8. The method of Claim 7, wherein the E2E service performance metric is based on a first delay and a second delay, the first delay being between the WD (22) and the edge cloud network (15), the first delay being associated with the service, the second delay being between the service and another service of a different edge site.
9. The method of any one of Claims 2-8, wherein one or both of:
the E2E energy efficiency metric is based on energy usage for a data path including the mobile network (100) and the edge cloud network (15); and the E2E carbon efficiency metric is based a first carbon intensity of the data path, the first carbon intensity of the data path being based on a second carbon intensity of one or both of hops and functional units attributed to the service along the data path.
10. The method of any one of Claims 2-8, wherein the first network node (16) comprises a network data analytics function, NWDAF.
11. A first network node (16) in a mobile network (100), the first network node (16) being configured to communicate with a second network node (16) in an edge cloud network (15) and configured to perform any one of steps corresponding to Claims 2-10.
12. A method in a second network node (16) in an edge cloud network (15), the second network node (16) being configured to communicate with a first network node (16) in a mobile network (100) and a wireless device, WD (22), the method comprising: receiving (S140), from the first network node (16), information associated with a mobile network path, the mobile network path being usable at least by the mobile network (100) to provide a service to the WD (22); obtaining (S142), for each one of a plurality of edge cloud network components, an end to end, E2E, energy efficiency metric and an E2E carbon efficiency metric corresponding to the service provided to the WD (22) at least by the edge cloud network (15); determining (S144) an edge cloud network path usable by the edge cloud network (15) to provide the service, the edge cloud network path being determined based on the E2E energy efficiency metric and the E2E carbon efficiency metric; determining (S146) a network path usable by the mobile network (100) and the edge cloud network (15) to provide the service, the network path comprising the mobile network path and the edge cloud network path, the network path being determined based on the information associated with the mobile network path, the edge cloud network path, the E2E energy efficiency metric, and the E2E carbon efficiency metric; and causing (S148) one or more edge cloud network components of the plurality of edge cloud network components to provide the service using the network path.
13. The method of Claim 12, wherein the method further includes: receiving, from the WD (22), a service request corresponding to the service, the service request being based on a domain name system, DNS, response provided by the first network node (16), the DNS response including an external address of an ingress gateway associated with an edge site of the edge cloud network (15).
14. The method of Claim 13, wherein the method further includes: selecting the edge cloud network path based on service instances connected to the ingress gateway and other service instances depending on at least one other service instance across edge sites, the selected cloud edge network path being usable to determine the network path.

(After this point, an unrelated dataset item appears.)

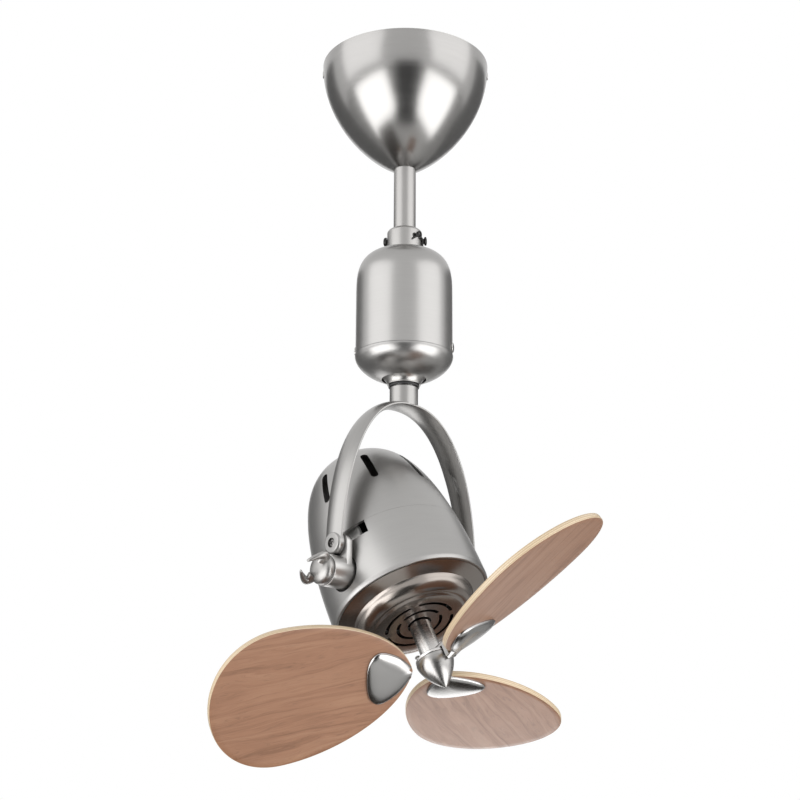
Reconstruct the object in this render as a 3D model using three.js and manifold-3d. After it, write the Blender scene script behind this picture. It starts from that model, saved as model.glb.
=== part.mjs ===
// A ceiling fan with one directional head, in millimetres, +Z up.
// A bell canopy and a short rod carry a capsule housing. A geared spindle in the
// housing turns a U-shaped arm right round, the egg-shaped motor head tilts between
// the arm's two ends, and three wooden paddle blades spin below the head.
// The origin is the middle of the face that meets the ceiling. The tilt pivot lies
// along X, and the head leans towards -Y at rest.

import * as THREE from 'three';
import { mergeVertices } from 'three/addons/utils/BufferGeometryUtils.js';
import ManifoldModule from 'manifold-3d';

// ---- clearances ----
const seat = 0.3;                 // between pieces that touch
const runningGap = 0.5;           // between pieces that turn
const gearBacklash = 0.5;         // taken off the thickness of each gear tooth

// ---- canopy and ceiling bracket ----
const canopyRadius = 80.2;
const canopyHeight = 108.5;
const canopyWall = 1.4;
const canopyRimGap = 0.5;         // below the ceiling face
const canopyWaist = 1.483;        // powers of the canopy's bell curve
const canopyCrown = 1.033;
const canopyScrewDrop = 8;
const canopyScrewRadius = 1.9;
const canopyScrewBearing = 137;   // degrees round from +X
const bracketRadius = 57;
const bracketPlate = 3;
const saddleDrop = 49;
const saddlePlate = 2.6;
const saddleWidth = 38;
const wireWindowLength = 34;
const wireWindowWidth = 26;
const wireWindowOffset = 36;
const mountSlotRadius = 3;
const mountSlotOffset = 44;
const tabWidth = 14;

// ---- rod, ball and coupling ----
const rodRadius = 10.5;
const rodWall = 2.3;
const rodExposed = 59.8;          // between the canopy and the coupling
const rodSocketDepth = 19;        // how far the rod goes into the coupling
const ballRadius = 19;
const ballPinRadius = 3;
const couplingHeight = 25.5;
const couplingRadius = 16.5;
const couplingShoulder = 4.6;
const clevisPinRadius = 2.6;
const clevisPinDrop = 14.8;       // below the coupling's top
const clevisPinReach = 7;         // past the coupling's wall
const clevisPinHead = 4.4;
const clevisBearing = -48;
const clipWire = 0.9;
const clipEye = 3.4;
const grubRadius = 2.4;
const grubDrop = 9.2;
const grubBearing = 262;
const nippleRadius = 9;
const nippleBore = 5.5;

// ---- capsule housing ----
const housingRadius = 45.1;
const housingHeight = 125.5;
const housingWall = 1.5;
const topDomeHeight = 45;
const topDomePower = 3.4;
const baseDomeHeight = 35;
const baseDomePower = 2.5;
const baseOpening = 20.6;
const shellLand = 14;             // flat round the coupling, on the housing's top
const housingSeam = 22;           // seam above the housing's lowest point
const domedScrewAboveSeam = 6.2;
const domedScrewRadius = 5;
const domedScrewBearing = -53;
const chassisPlate = 3;
const chassisBoss = 2.6;
const chassisTopRadius = 25;
const chassisLegWidth = 18;
const chassisLegRadius = 38;
const nutHeight = 6;
const nutRadius = 13.5;

// ---- slow drive that turns the arm ----
const gearModule = 1.5;
const spindleTeeth = 28;
const pinionTeeth = 12;
const gearHeight = 7;
const driveBearing = 37;          // where the gear motor stands, round from +X
const driveMotorRadius = 12;
const driveMotorHeight = 29;
const driveShaftRadius = 2;
const slipRingRadius = 9;
const slipRingHeight = 20.5;
const spindleRadius = 6;
const spindleBore = 3.5;
const spindleCollarRadius = 9.4;
const bearingHeight = 7;
const bearingOuter = 11;
const sleeveRadius = 14.5;
const sleeveFlangeRadius = 33;
const sleeveFlange = 4;
const sleeveDrop = 9.2;           // shown below the housing
const sleeveFloor = 1.4;

// ---- U-shaped arm ----
const armRise = 165.9;            // pivot to the crown's centre line
const armClearance = 10.9;        // from the shell's widest circle to the band's middle
const armPower = 2.29;
const armWidth = 25;
const armCrown = 7;               // thickness in the middle of the band
const armEdge = 2.2;              // thickness at its edges
const neckRadius = 13.1;
const neckHeight = 18;
const neckSocket = 8;
const armGrubRadius = 2;
const armGrubBearing = 46.5;
const footRadius = 12;
const footFaceRadius = 9.2;       // the foot's outer face, inside its rounded edge
const footThickness = 7;
const footRise = 26.4;
const footScrewRadius = 2;
const footScrewHead = 4;
const footScrewRecess = 2.4;

// ---- tilt pivots ----
const barrelRadius = 14.2;
const barrelSink = 5;             // barrel's inner end, inside the shell's widest circle
const barrelLength = 25.5;
const earThickness = 3.5;
const earRise = 32;
const earCorner = 7;
const earPadRadius = 7.5;
const pivotBoltRadius = 4;
const frictionDiscRadius = 16.5;
const frictionDisc = 2;
const wingHubRadius = 13.4;
const wingHubHeight = 11;
const wingReach = 23.2;           // middle of each wing's tip past the barrel
const wingSpread = 16.7;
const wingThickness = 7.8;        // at the wing's root, in its own plane
const wingBreadth = 7;
const wingBore = 9;
const wingTurn = -130;            // where the first wing points, round the pivot
const capNutRadius = 11;
const capNutHeight = 12;

// ---- egg-shaped motor head ----
const headLean = 29.2;            // degrees from straight down, towards -Y
const shellRadius = 72;
const shellTop = 139.1;           // crown above the pivot
const rimTuck = 1.4;              // the rim is drawn in from the widest circle
const widestDrop = 23.7;
const rimDrop = 25.7;
const shellWall = 1.6;
const shellCrownPower = 0.873;    // powers of the egg's curve
const shellSidePower = 0.606;
const seamRise = 34.4;
const lapHeight = 6;
const ventCount = 8;
const ventWidth = 7;
const ventLow = 77;
const ventHigh = 113;
const ventPhase = 6.5;
const windowDrop = 13;            // below the seam
const windowHalfAngle = 30;
const pivotHoleRadius = 18.5;

// ---- motor inside the head ----
const carrierPlate = 3;
const carrierRise = 9;            // top of the ring above the shell's rim
const carrierOpening = 44;
const postThickness = 4;
const postWidth = 50;
const postRise = 47;
const postCorner = 14;
const postBoss = 4;
const postBossRadius = 14;
const statorClearance = 3.1;      // from the core to the heads of the tilt bolts
const statorHeight = 26;
const statorBore = 27;
const windingStep = 7;            // the winding heads stand this much inside the core
const windingHeight = 6;
const endBellThickness = 5;
const endBellHubRadius = 14;
const endBellHubHeight = 9;
const endBellRim = 3;
const endBellCapShoulder = 48;    // where the upper bell's cap starts to close, above the pivot
const endBellCapRise = 34;
const endBellCapWall = 2;
const endBellWireHole = 12;
const motorRotorRadius = 26;
const motorShaftRadius = 4;
const motorBearingRadius = 11;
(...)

15. The method of any one of Claims 12-14, wherein the method further includes: determining a network path selection policy for the configuration of the network path based at least on the E2E energy efficiency metric and the E2E carbon efficiency metric.
16. The method of any one of Claims 12-15, wherein determining the edge cloud network path is further based on an E2E service performance metric corresponding to the service provided to the WD (22) by the mobile network (100) and the edge cloud network (15).
17. The method of Claim 16, wherein the E2E service performance metric is based on a first delay and a second delay, the first delay being between the WD (22) and the edge cloud network (15), the first delay being associated with the service, the second delay being between the service and another service of a different edge site.
18. The method of any one of Claims 12-17, wherein one or both of: the E2E energy efficiency metric is based on energy usage for a data path including the mobile network (100) and the edge cloud network (15); and the E2E carbon efficiency metric includes a first carbon intensity of the data path, the first carbon intensity of the data path being based on a second carbon intensity of one or both of hops and functional units attributed to the service along the data path.
19. The method of any one of Claims 12-18, wherein the method further includes: applying the network path using routing path header injection.
20. The method of any one of Claims 12-19, wherein the method further includes: subscribing to the first network node (16) to receive the information associated with the mobile network path, the information including events related to selection of the mobile network path.
21. The method of any one of Claims 12-20, wherein the information associated with the mobile network path includes edge site information.
22. The method of any one of Claims 12-20, wherein one or both of: the service is a microservice; and the one or more components include one or more servers (17).
23. A second network node (16) in an edge cloud network (15), the second network node (16) being configured to communicate with a first network node (16) in a mobile network (100) and a wireless device, WD (22), the second network node being configured to perform one or more steps corresponding to any one of Claims 12-22.